Kusugak was first elected in the 2008 election, in the district of Rankin Inlet South/Whale Cove. In the 2013 election, Kusugak and challenger Alexander Sammurtok finished in an exact tie in the redistributed riding of Rankin Inlet South, forcing a by-election. Sammurtok won the by-election. In the 2017 election, Kusugak defeated Sammurtok to reclaim the seat.

== Biography ==
Kusugak was born in Rankin Inlet (then located in the Northwest Territories), one of the 11 children of a father who was a heavy equipment operator, and a mother who was a homemaker and a seamstress. In the mid-1970s, Kusugak attended high school in Yellowknife, Northwest Territories, and later returned to Rankin Inlet to assist his mother. Kusugak's first job was with the Canadian Broadcasting Corporation (CBC), which employed him as the first CBC reporter in his home town. For the next 15 years, Kusugak worked as a CBC broadcaster in several positions, both at home in Rankin Inlet and in Iqaluit. While working in these positions, he was one of the founders of the Inuit Broadcasting Corporation, a television broadcaster featuring programs almost entirely broadcast in Inuktitut.

Kusugak has served as Chief Executive Officer of the Nunavut Implementation Training Committee and the Executive Director of the Kivalliq Inuit Association. He served three consecutive terms as the Mayor of Rankin Inlet for six years before being elected as a Member of the Legislative Assembly of Nunavut for the electoral district of Rankin Inlet South/Whale Cove in the 2008 territorial election. Kusugak defeated the incumbent Member and Deputy Premier of Nunavut, Levinia Brown, with 62% of the vote. Over the course of his first term, he served as Government House Leader, Minister of Community and Government Services and Minister responsible for the Workers’ Safety and Compensation Commission.

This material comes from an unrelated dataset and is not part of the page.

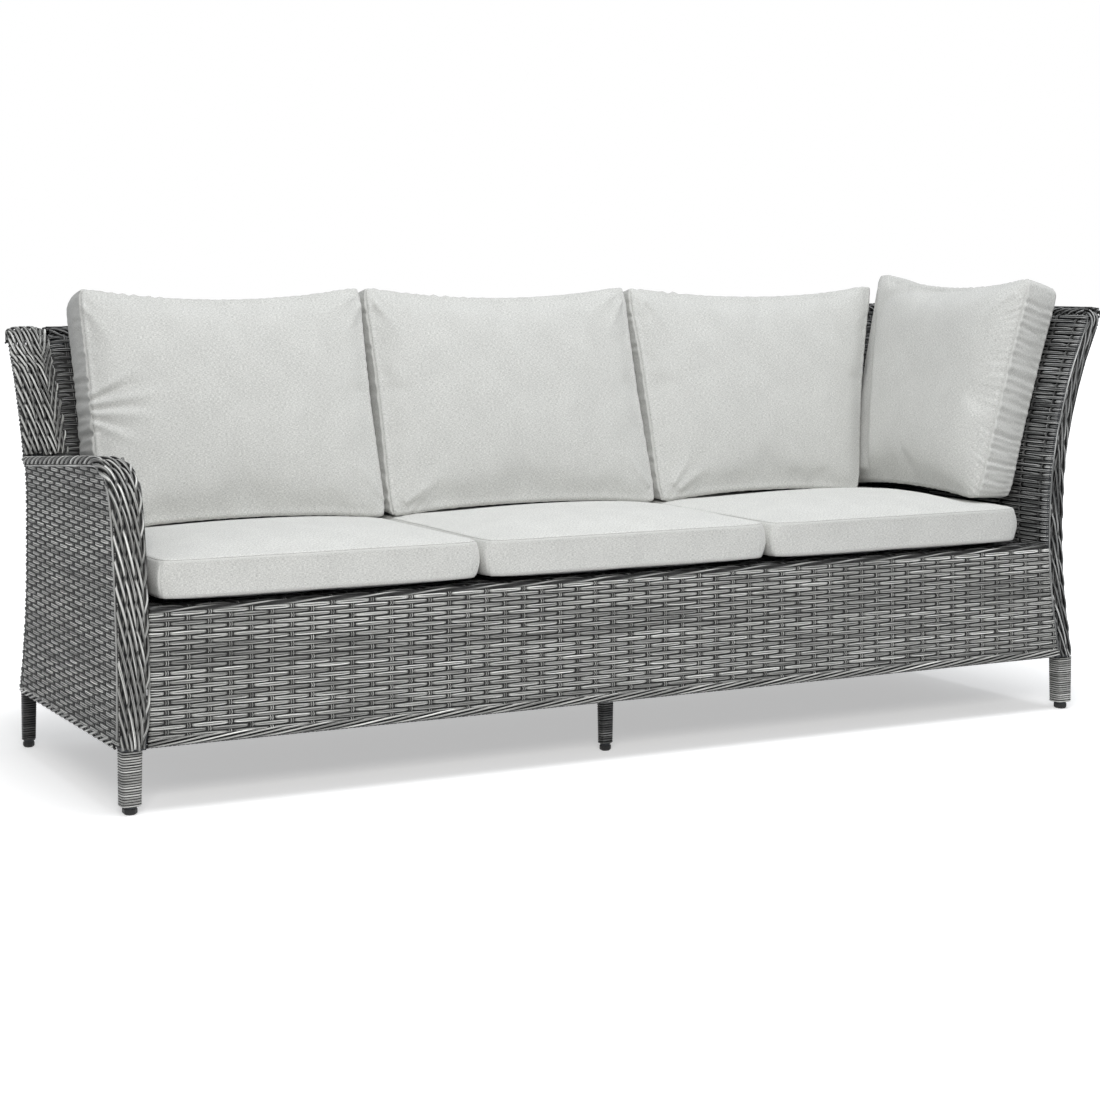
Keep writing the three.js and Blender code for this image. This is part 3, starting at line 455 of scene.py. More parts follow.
top, border, foot = APRON_TOP - 0.001, 0.1235, 0.1165
left, right = ARM_WIDTH - 0.004, side_x(APRON_BOTTOM)
start, end = (ARM_WIDTH, 0.001, top), (side_x(APRON_TOP), 0.001, top)
edging = straight_rope(start, end, FRONTWARD, 0.0024, 0.0022, 2, 0.230, 0.0022)
start, end = (left, -0.001, border), (right + 0.01, -0.001, border)
edging += straight_rope(start, end, FRONTWARD, 0.0060, 0.0022, 6, 0.30, 0.0022)
woven(
    "apron", "front_apron_weave", STRAND, apron_wall, 1, 26, ARM_WIDTH - 0.002, apron_end,
    0.0076, 0.010, edging=edging,
)
start, end = (left, 0.006, foot), (right, 0.006, foot)
twist = straight_rope(start, end, FRONTWARD, 0.0022, 0.005, 3, 0.024, 0.0020, step=0.003)
# the fine twist is in the strand painted darker: painted shade under the border
strand_object("apron_foot_twist", twist, SHADED_STRAND, replaces=["front_edge_trim"])

# The arm: a tight diagonal weave on its outer side, a plain one inside, and a flat plaited band that
# comes up from the front leg, bends over the rounded corner and runs back to the wing.
ARM_TOP, ARM_CORNER, ARM_DROP = 0.603, 0.150, 0.098
BELLY, BELLY_OUT, SETBACK = 0.190, 0.010, 0.060
BAND_FOOT = 0.1125
CORNER_FOOT = ARM_TOP - ARM_DROP
LEFTWARD = (-1.0, 0.0, 0.0)


def arm_front(z):
    return -BELLY_OUT + SETBACK * ((z - BELLY) / (ARM_TOP - BELLY)) ** 2


def arm_outline():
    """The arm's edge in y and z from the foot of its front to the back, about a millimetre apart."""
    z = np.linspace(BAND_FOOT, CORNER_FOOT, 380)
    steep = 2 * SETBACK * (CORNER_FOOT - BELLY) / (ARM_TOP - BELLY) ** 2
    a, c = np.array([arm_front(CORNER_FOOT), CORNER_FOOT]), np.array([ARM_CORNER, ARM_TOP])
    b = np.array([a[0] + steep * ARM_DROP, ARM_TOP])
    t = np.linspace(0, 1, 160)[1:, None]
    bend = a * (1 - t) ** 2 + 2 * b * t * (1 - t) + c * t**2
    t = np.linspace(0, 1, 480)[1:, None]
    return np.concatenate([xyz(arm_front(z), z), bend, c + (np.array([back_y(SHOULDER), SHOULDER]) - c) * t])


ARM_LINE = arm_outline()
ARM_RUN = run_along(ARM_LINE)


def on_arm(s, depth=0.0):
    """A place that deep inside the arm's edge, at a distance along it, and the outward direction there."""
    reach = 0.004
    y, z = follow(ARM_LINE, s)
    dy, dz = np.subtract(follow(ARM_LINE, s + reach), follow(ARM_LINE, s - reach))
    size = np.maximum(np.hypot(dy, dz), 1e-9)
    out_y, out_z = -dz / size, dy / size
    return y - out_y * depth, z - out_z * depth, out_y, out_z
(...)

Kusugak was re-elected on October 30, 2017, to represent the constituency of Rankin Inlet South in the 5th Legislative Assembly. Over the course of this term, he served as Minister of Community and Government Services, Minister of Human Resources, Minister Responsible for Suicide Prevention, and Minister Responsible for Seniors. In November 2020, Premier Joe Savikataaq appointed Kusugak as Minister of Health, assigning him responsibility for leading the Nunavut response to the COVID-19 pandemic.

== Personal life ==
Kusugak is married to his wife Sally and has three daughters; Kandace, Nuatii and Terrie.